Begin by asking your partner to express what is on their mind, then listen carefully as they communicate to you. After they have finished with their thought, paraphrase what they said back to them. This reflection demonstrates that you were paying attention and understood their statement. If you have trouble paraphrasing, try starting sentences with “If I understand you correctly …,” “It sounds like …,” or “What I hear you saying is …”
Gain clarity on your partner’s thoughts by asking questions. Queries will allow the other side to expand upon their thoughts and feelings, preventing you from reaching the wrong conclusion about what they are trying to communicate. Questions to consider that will offer further clarification can be as simple as “When you stated … did you mean …?”
Be empathetic to your partner’s feelings. If their statement contained negative thoughts, do not go on the defensive or try to question their motives. Instead, aim to validate their feelings by trying to understand why they feel that way, whether you feel that they are justified or not. Try using phrases like “It seems that you are feeling upset, and I can see why the situation has upset you.”
Show that you are engaged in the conversation through your body language. Face your partner and make eye contact, nod in understanding, and be sure to keep a relaxed, open posture. Be aware of your facial expressions, and be sure that they do not communicate anger or disapproval. You should also avoid any distractions during the exercise, so you may want to consider setting your phone to silent.
Remember that you are not in the conversation to pass judgment. You want to understand and accept the other individual’s perspective, regardless of whether you agree with them. The last things you want to do are distract yourself by mentally composing a rebuttal while they speak or interrupt their counterarguments.
Giving advice can be counter-productive, so it is important to understand your partner and make them feel heard. Once you have heard each others’ perspectives, it is easier to address and solve problems.
After you have actively listened to your partner’s statement, take your turn, and share your perspective. As you do this, be as clear as possible by using statements that begin with “I feel,” “I think,” and attempt to express empathy for their viewpoints in your statements.

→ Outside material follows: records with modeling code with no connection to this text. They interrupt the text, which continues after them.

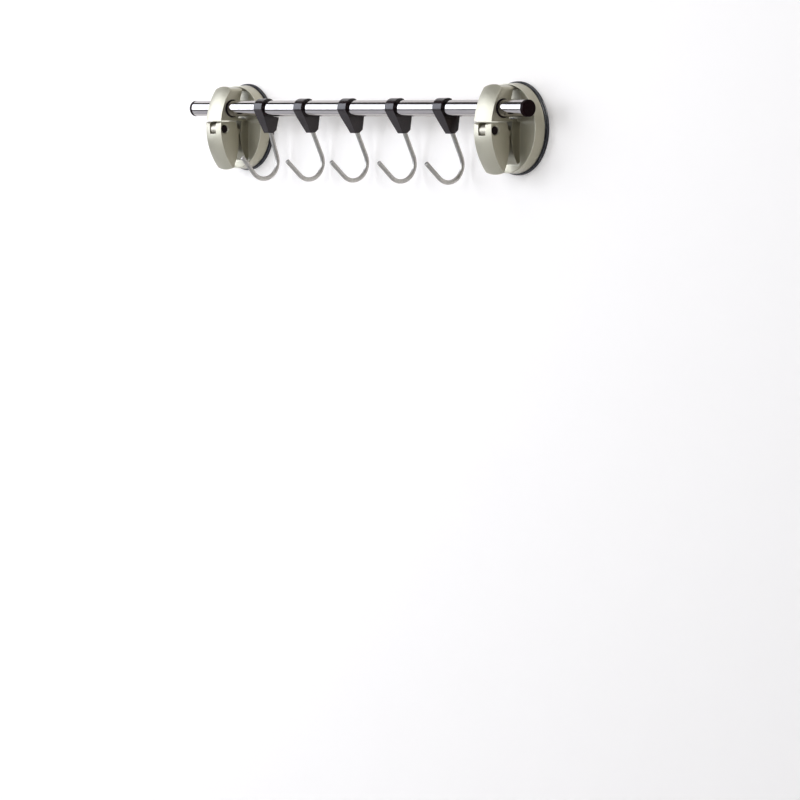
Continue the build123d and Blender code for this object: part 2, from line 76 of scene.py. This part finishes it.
# Scales of the noise that draws surface detail, per metre.
FLAKE_SCALE = 9000.0
ORANGE_PEEL_SCALE = 900.0
SMUDGE_SCALE = 45.0
BUFFING_SCALE = 260.0
DRAWING_SCALE = 2080.0
CASTING_SCALE = 1300.0
GRAIN_SCALE = 5200.0
GLOSS_SCALE = 135.0
WIRE_PATCH_SCALE = 180.0
BLOOM_SCALE = 270.0
CLOUD_SCALE = 90.0

# Stretch of marks that run one way: the tube lies along X, and the hooks are bent in the YZ plane.
BUFFING_STRETCH = (0.06, 9.0, 9.0)
TUBE_SMUDGE_STRETCH = (0.5, 1.0, 1.0)
DRAWING_STRETCH = (1.0, 0.25, 0.25)

# Depths of surface relief, in metres.
FLAKE_DEPTH = 0.000006
ORANGE_PEEL_DEPTH = 0.00002
BUFFING_DEPTH = 0.000004
DRAWING_DEPTH = 0.00001
CASTING_DEPTH = 0.00001
GRAIN_DEPTH = 0.00001
FINE_GRAIN_DEPTH = 0.000006
BLOOM_DEPTH = 0.00002
CLOUD_DEPTH = 0.00003

# Edges: how far their shading is rounded, and the reach of the painted highlight line along them, in
# metres.
PAINT_EDGE = 0.00015
PLASTIC_EDGE = 0.0003
EDGE_HIGHLIGHT_WIDTH = 0.00035
EDGE_SAMPLES = 6

# A painted edge highlight: how squarely rounded and flat normals agree where it is at full strength, and
# where it is gone.
HIGHLIGHT_AGREEMENT = 0.80
PLAIN_AGREEMENT = 0.99


def sockets(node, **values):
    """Sets inputs of a node; an underscore in a name stands for a space."""
    for name, value in values.items():
        node.inputs[name.replace("_", " ")].default_value = value
    return node


class Surface:
    """A node material under construction, with its Principled shader."""

    def __init__(self, name):
        self.material = bpy.data.materials.new(name)
        self.material.use_nodes = True
        self.tree = self.material.node_tree
        self.shader = self.tree.nodes["Principled BSDF"]
        self.place = self.add("ShaderNodeTexCoord").outputs["Object"]

    def add(self, kind, **settings):
        """A new node with its settings."""
        node = self.tree.nodes.new(kind)
        for name, value in settings.items():
            setattr(node, name, value)
        return node

    def link(self, output, target):
        self.tree.links.new(output, target)

    def drive(self, **outputs):
        """Links outputs to inputs of the shader; an underscore in a name stands for a space."""
        for name, output in outputs.items():
            self.link(output, self.shader.inputs[name.replace("_", " ")])

    def stretched(self, stretch):
        """Object coordinates scaled unevenly, for marks that run one way."""
        mapping = self.add("ShaderNodeMapping")
        mapping.inputs["Scale"].default_value = stretch
        self.link(self.place, mapping.inputs["Vector"])
        return mapping.outputs["Vector"]

    def noise(self, scale, detail=3.0, roughness=0.5, stretch=None):
        """Noise fixed to the piece, as a value around a half."""
        node = sockets(self.add("ShaderNodeTexNoise"), Scale=scale, Detail=detail, Roughness=roughness)
        self.link(self.stretched(stretch) if stretch else self.place, node.inputs["Vector"])
        return node.outputs["Fac"]

    def spread(self, source, low, high, start=0.35, end=0.65):
        """Maps a value from start..end to low..high, clamped."""
        node = self.add("ShaderNodeMapRange", clamp=True)
        self.link(source, node.inputs["Value"])
        for name, value in (("From Min", start), ("From Max", end), ("To Min", low), ("To Max", high)):
            node.inputs[name].default_value = value
        return node.outputs["Result"]

    def tone(self, pattern, shades):
        """Colour that runs from the first shade to the second with a noise pattern."""
        mix = self.add("ShaderNodeMix", data_type="RGBA")
        self.link(self.spread(pattern, 0.0, 1.0), mix.inputs["Factor"])
        for name, shade in zip("AB", shades):
            mix.inputs[name].default_value = (*shade, 1.0)
        return mix.outputs["Result"]

    def bump(self, height, distance, strength, below=None):
        """Shading normal with relief, over another normal where one is given."""
        node = sockets(self.add("ShaderNodeBump"), Strength=strength, Distance=distance)
        self.link(height, node.inputs["Height"])
        if below is not None:
            self.link(below, node.inputs["Normal"])
        return node.outputs["Normal"]

    def soft_edges(self, radius):
        """Shading normal that rounds sharp edges, as on a moulded or tumbled part."""
        node = sockets(self.add("ShaderNodeBevel", samples=EDGE_SAMPLES), Radius=radius)
        return node.outputs["Normal"]

    def painted_edge_highlight(self, colour, highlight):
        """The colour, lightened towards a painted highlight where the rounded normal turns away from the
        face's.
        """
        turn = self.add("ShaderNodeVectorMath", operation="DOT_PRODUCT")
        self.link(self.soft_edges(EDGE_HIGHLIGHT_WIDTH), turn.inputs[0])
        self.link(self.add("ShaderNodeNewGeometry").outputs["Normal"], turn.inputs[1])
        highlit = self.spread(turn.outputs["Value"], 1.0, 0.0, HIGHLIGHT_AGREEMENT, PLAIN_AGREEMENT)
        mix = self.add("ShaderNodeMix", data_type="RGBA")
        self.link(highlit, mix.inputs["Factor"])
        self.link(colour, mix.inputs["A"])
        mix.inputs["B"].default_value = (*highlight, 1.0)
        return mix.outputs["Result"]


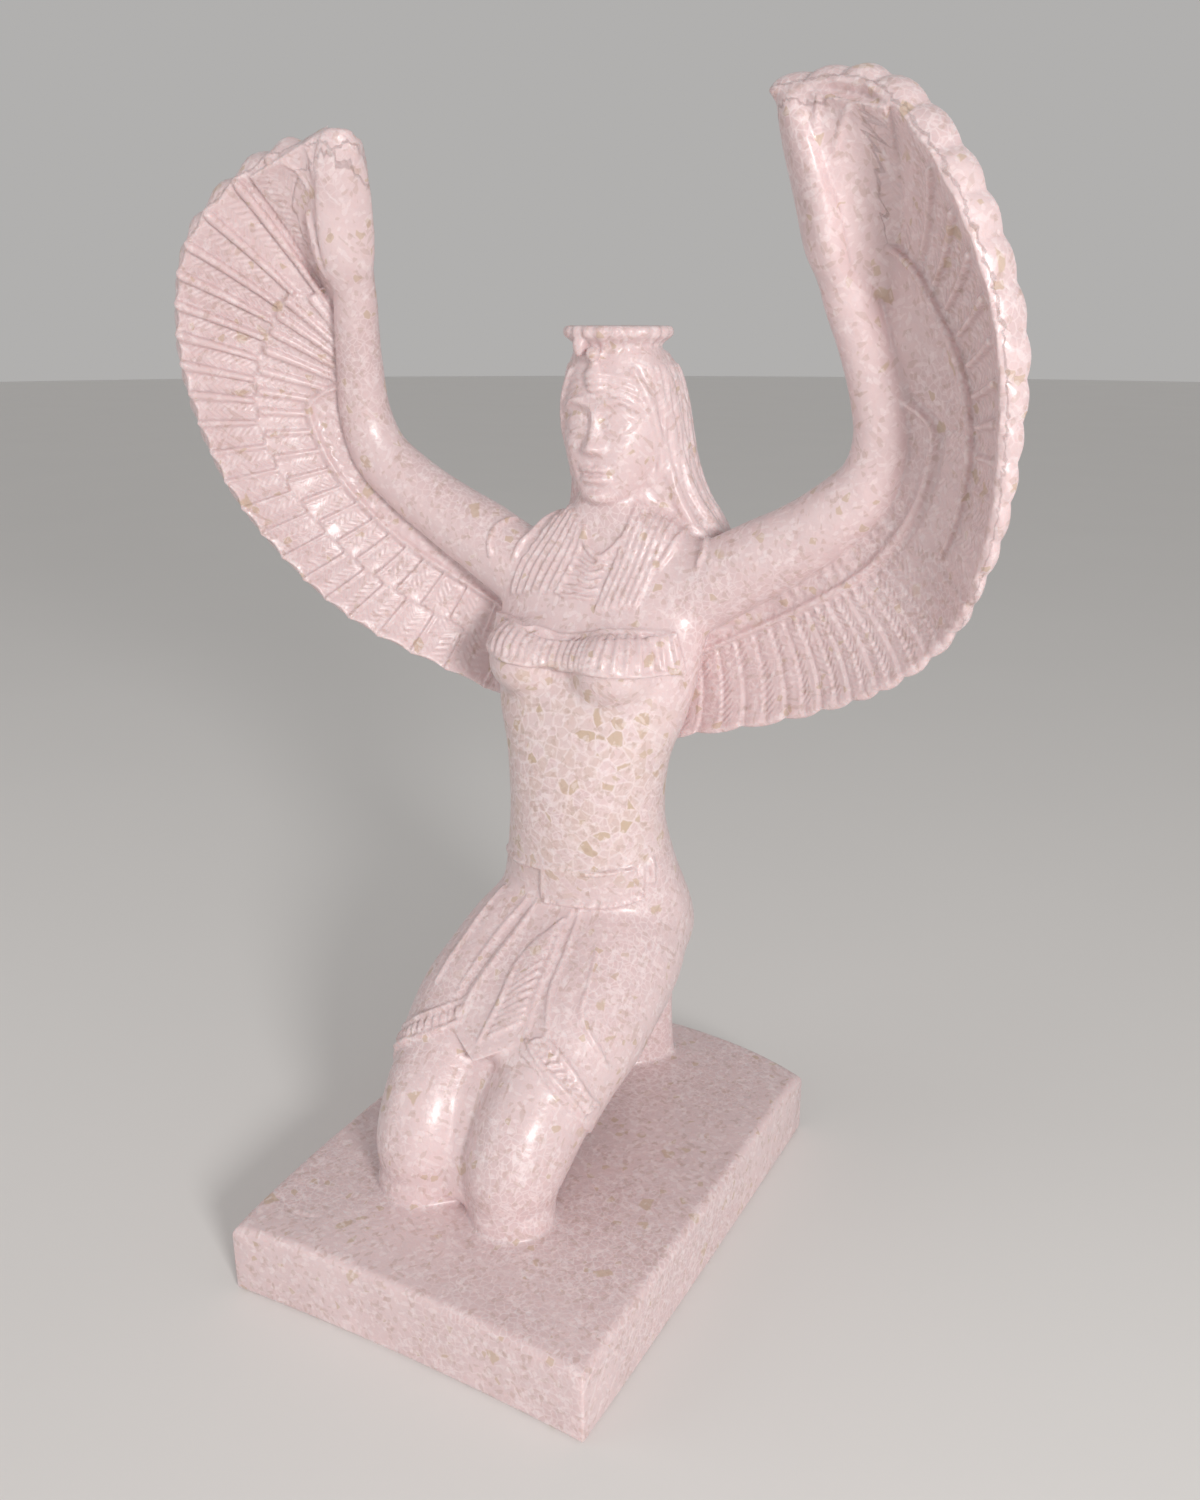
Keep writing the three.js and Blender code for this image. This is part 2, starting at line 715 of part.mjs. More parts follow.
// Where the first row of feathers ends: nearer the arm in the upper fan.
function rowEnd(s) {
  return THREE.MathUtils.lerp(WING.rowEnd, WING.rowEndAbove, THREE.MathUtils.smoothstep(s, 0.5, 0.8));
}

// Wing surfaces as a function of the place along the wing and the place along a feather.
function wingShape(side, form) {
  const root = new THREE.CatmullRomCurve3(WING_ROOT.map(vector));
  const rim = new THREE.CatmullRomCurve3(WING_RIM.map(vector));
  const plain = (s, t) => {
    const a = root.getPoint(s);
    const b = rim.getPoint(s);
    return a.lerp(b, t);
  };
  const back = (s) => {
    const step = 0.02;
    const low = Math.max(s - step, 0);
    const high = Math.min(s + step, 1);
    const along = plain(high, 0.7).sub(plain(low, 0.7));
    const out = plain(s, 1).sub(plain(s, 0));
    const normal = new THREE.Vector3().crossVectors(out, along).normalize();
    return normal.y < 0 ? normal.negate() : normal;
  };
  const turned = (p) => {
    const share = THREE.MathUtils.smoothstep(p.z, 240, 330);
    return new THREE.Vector3(side * p.x, p.y, p.z + form.lift * share);
  };
  const setBack = (s, t) => between(form.setBack, 's', s, 'mm') * t ** 1.5;
  const front = (s, t) => {
    const place = s * FEATHERS;
    const share = place - Math.floor(place + 1e-9);
    const mid = Math.sin(Math.PI * share);
    const reach = t * (1 - form.scallop * mid * t);
    const edge = THREE.MathUtils.smoothstep(t, WING.covertEnd - 0.02, WING.covertEnd + 0.04);
    const quill = WING.ridge * Math.max(0, 1 - mid / 0.5) * edge;
    const row = t > rowEnd(s) ? -WING.rowStep : 0;
    const lip = WING.covertLip * Math.exp(-(((t - WING.covertEnd) / 0.03) ** 2));
    const up = quill + lip + row * edge;
    const sag = WING.sag * 4 * t * (1 - t) + setBack(s, t);
    return turned(plain(s, reach).addScaledVector(back(s), sag - up));
  };
  const rear = (s, t) => {
    const place = s * FEATHERS;
    const share = place - Math.floor(place + 1e-9);
    const mid = Math.sin(Math.PI * share);
    const end = between(form.rearReach, 's', s, 'share');
    const reach = t * end * (1 + form.scallop * mid * t);
    const sag = WING.sag * 4 * t * (1 - t);
    const thick = between(WING_THICK, 's', s, 'mm') * (0.55 + 0.45 * t);
    const depth = Math.max(thick, setBack(s, t) + WING.thinnest) + WING.bulge * mid * t;
    return turned(plain(s, reach).addScaledVector(back(s), sag + depth));
  };
  return { front, rear };
}

function wing(side, form) {
  const { front, rear } = wingShape(side, form);
  const frontRows = (s) => [0, 0.31, 0.35, rowEnd(s), rowEnd(s) + 0.02, 1];
  const rearRows = [1, 0.5, 0];
  const shares = [0, 0.25, 0.75];
  const rings = [];
  for (let f = 0; f < FEATHERS; f += 1) {
    for (const share of shares) {
      const s = (f + share) / FEATHERS;
      rings.push([
        ...frontRows(s).map((t) => front(s, t)),
        ...rearRows.map((t) => rear(s, t)),
      ]);
    }
  }
  rings.push([...frontRows(1).map((t) => front(1, t)), ...rearRows.map((t) => rear(1, t))]);
  return skin(rings);
}

function figure() {
  const parts = [plinth(), torso(), head(), wig(), crown(), browGear()];
  parts.push(collar(), band(), sash(), apron());
  for (const side of [1, -1]) {
    parts.push(breast(side));
    parts.push(lappet(side));
    parts.push(thigh(side));
    parts.push(limb(SHIN, side, 5, 10));
    parts.push(foot(side));
    parts.push(tube(ARM, side, 10, 10));
    parts.push(tube(HAND, side, 4, 8));
    parts.push(wing(side, side > 0 ? LEFT_WING : RIGHT_WING));
  }
  return joined(parts);
}

function meshOf(name, shape, colour, roughness) {
  const { vertProperties, triVerts } = shape.getMesh();
  const geometry = new THREE.BufferGeometry();
  geometry.setAttribute('position', new THREE.BufferAttribute(vertProperties, 3));
  geometry.setIndex(new THREE.BufferAttribute(triVerts, 1));
  const material = new THREE.MeshStandardMaterial({ color: colour, roughness, metalness: 0 });
  const mesh = new THREE.Mesh(geometry, material);
  mesh.name = name;
  return mesh;
}

// The part stands on the middle of its own bounding box.
const statue = new THREE.Group();
const body = meshOf('statue', figure(), IVORY, 0.32);
const box = new THREE.Box3().setFromObject(body);
body.position.x = -(box.min.x + box.max.x) / 2;
body.position.y = -(box.min.y + box.max.y) / 2;
statue.add(body);

export default statue;
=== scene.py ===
"""Kneeling winged goddess on a low plinth, cast in crushed shell and resin.

The carved stock is built in millimetres about the middle of the plinth, as the solid is.
Everything else, from the operators' sizes to the studio, is in metres.
"""

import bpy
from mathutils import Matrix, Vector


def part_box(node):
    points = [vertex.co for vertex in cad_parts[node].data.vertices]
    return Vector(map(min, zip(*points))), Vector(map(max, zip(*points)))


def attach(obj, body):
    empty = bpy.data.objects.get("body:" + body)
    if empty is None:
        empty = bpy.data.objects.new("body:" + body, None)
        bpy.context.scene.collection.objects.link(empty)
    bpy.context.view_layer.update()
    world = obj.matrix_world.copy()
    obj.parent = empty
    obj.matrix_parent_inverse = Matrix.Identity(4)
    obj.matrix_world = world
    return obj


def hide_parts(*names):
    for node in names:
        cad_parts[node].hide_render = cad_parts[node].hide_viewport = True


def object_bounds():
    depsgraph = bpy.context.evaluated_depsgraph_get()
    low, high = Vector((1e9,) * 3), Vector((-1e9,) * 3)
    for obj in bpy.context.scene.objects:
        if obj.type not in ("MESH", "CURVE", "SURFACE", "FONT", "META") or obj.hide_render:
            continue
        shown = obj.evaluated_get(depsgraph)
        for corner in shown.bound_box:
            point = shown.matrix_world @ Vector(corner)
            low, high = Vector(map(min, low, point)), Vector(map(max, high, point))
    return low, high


bl_info = {
    "name": "Shell resin statue",
    "version": (1, 0, 0),
    "blender": (4, 5, 0),
    "location": "3D view > Sidebar > Statue",
    "description": "Builds a kneeling winged goddess cast in crushed shell and resin",
    "category": "Object",
}

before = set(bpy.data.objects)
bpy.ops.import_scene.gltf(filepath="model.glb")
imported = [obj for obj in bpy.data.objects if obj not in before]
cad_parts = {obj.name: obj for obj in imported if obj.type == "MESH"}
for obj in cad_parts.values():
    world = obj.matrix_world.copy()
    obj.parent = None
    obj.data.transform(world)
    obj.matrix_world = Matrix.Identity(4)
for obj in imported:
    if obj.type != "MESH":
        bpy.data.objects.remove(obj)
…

As you perform this active listening exercise, keep in mind that you do not need to follow every step in order, nor do you need to include every step. However, the more steps you include in the exercise, the more beneficial it will be to your active listening skills. This exercise is one of the most effective negotiation exercises that you can perform regularly.
Putting Your Skills Into Practice
Working on being an active listener will benefit you most in negotiations if you ask the right questions when you are actively negotiating. There are a few questions you can keep in your arsenal that allow the other party in your negotiations to express themselves clearly and effectively, without sounding confrontational. Some of the best questions to ask include:
- Which component of my proposal causes you the most concern? When you break an offer down into individual points, it is easier for the other party to understand, digest, and pinpoint the areas they may have issues with.
- Why is this provision important to you? By understanding and evaluating your counterpart’s priorities, you can validate the significance of their terms and adjust your strategy to build trust and show that you want what is best for each of you.
- Why do you think this is a reasonable or equitable condition or term? When negotiating, you want all terms to be well-balanced and neither side to make demands that are excessive or unreasonable. Asking this question allows the other party to explain why they think a specific point is fair when you don’t see it as such.
- What is the reason that you can’t accept this offer or condition? If you feel that the other side is rejecting your offer or any specific terms without a legitimate reason, this question allows you to get to the meat of the matter.
- Could you elaborate on your reasons for taking this position? There may be times that you simply don’t understand the other party’s motives. By asking them to elaborate, you are allowing yourself to use your active listening skills.
- Do you have any proof or documentation to validate this position? If you ever find yourself in a position of doubting the authenticity of facts the other offers during negotiations, it is perfectly acceptable to ask for legitimate verification.
- Is there anything else you think I should know? Once each side has communicated its terms and conditions, it is sometimes beneficial to ask this question. You may uncover important concerns that did not arise during the initial process.
When you take the time to listen to and understand your counterpart’s position and terms, you can negotiate more effectively and reach a satisfying deal for each party. This also sets a precedent for future negotiations and deals. It’s a great skill for salespeople to have, but it also translates into many other negotiation arenas. When you listen and communicate well, you are more likely to get the answers you want to your questions.